- Bayside Church
- Location: Roseville, California
- Country: United States
- Denomination: Evangelicalism
- Website: granitebay.baysideonline.com

History
- Status: Active
- Founded: 1995

= Bayside Church (Sacramento region) =

Family of churches in California, United States

Bayside Church, formally known as Bayside Covenant Church, is a family of churches and venues centered on its primary campus in Granite Bay, California, United States, which is referred to as the Granite Bay campus. The church is led by Senior Pastor Ray Johnston, Teaching Pastor Curt Harlow and Mark Clark. John Jackson, the former executive pastor at Bayside, became the president of William Jessup University on March 23, 2011. Bayside is one of the largest churches in the Sacramento metropolitan area. It is affiliated with the Evangelical Covenant Church.

==History==

Bayside traces its informal beginnings to 1994, following the suicides of a few local teenagers. Worried that the community didn't have resources available to serve troubled youth, a group of parents joined to pray for help. The group soon increased to 164 people and moved to the Granite Bay Tennis Club. An elementary school and high school also housed parishioners before Bayside Church built a permanent facility on 34.6 acres of land on Sierra College Boulevard in 2004.

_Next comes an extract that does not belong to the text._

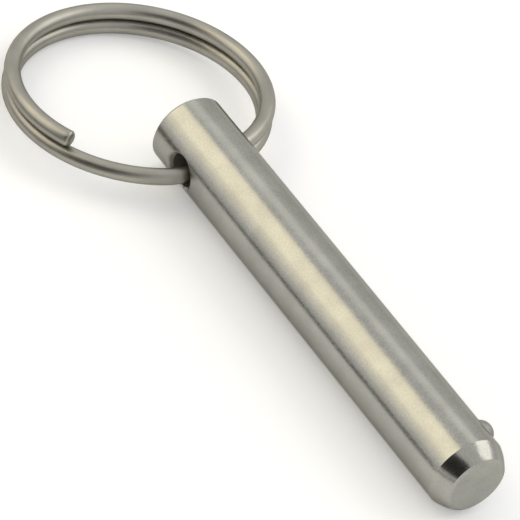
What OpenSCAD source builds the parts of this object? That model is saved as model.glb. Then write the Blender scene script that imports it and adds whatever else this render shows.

Sherwood Carthen, founding pastor of Bayside of South Sacramento (January 1, 2005) and chaplain of the Sacramento Kings, died suddenly on September 25, 2013.

In an event called CPR Saturday, American Red Cross volunteers gave cardiopulmonary resuscitation (CPR) lessons for free at Bayside, where completion of the program granted an American Red Cross CPR year-long certification. Nearly 500 people were expected to attend.

Between April and May 2010, the church hosted an exhibit including portions of the Dead Sea Scrolls that were obtained by Azusa Pacific University in 2009, as well as historical Bibles and other Christian works.

Bayside hosted over one thousand worship leaders, musicians, songwriters, pastors, technicians, and artists at the Thriving Musician Summit in mid-September 2010. The church featured artists Matt Redman, Paul Baloche, Lincoln Brewster, and Phil Keaggy.

Bayside rented the Power Balance Pavilion during the Easter of 2011, attracting a crowd of 17,000 people.

Bayside collaborated with local businesses, to raise money for the relief effort involved with alleviating the devastation caused by the 2011 Tōhoku earthquake and tsunami.

==Programs==
Bayside has a ministry that caters to special-needs children.

Every year, Bayside hosts a several week-long festival for children called Breakaway. The day camp's activities, which include water games and arts and crafts, attracts around 4,000 children annually.

Bayside's High School Ministry is called Unleashed at the Granite Bay campus, which meets on Wednesday nights. Bayside's Outreach organizes trip to impoverished areas of the Mexicali region of Baja California every year during Spring Break on a mission trip. On the 2014 trip, 1,200 teenagers and adults were involved. The team recorded a YouTube video of the trip called "Mexico 2014 (We're Going Down)".

Every month, Bayside sends twenty volunteers to have a picnic at the Serna Village, an apartment complex that supports dozens of otherwise-homeless families.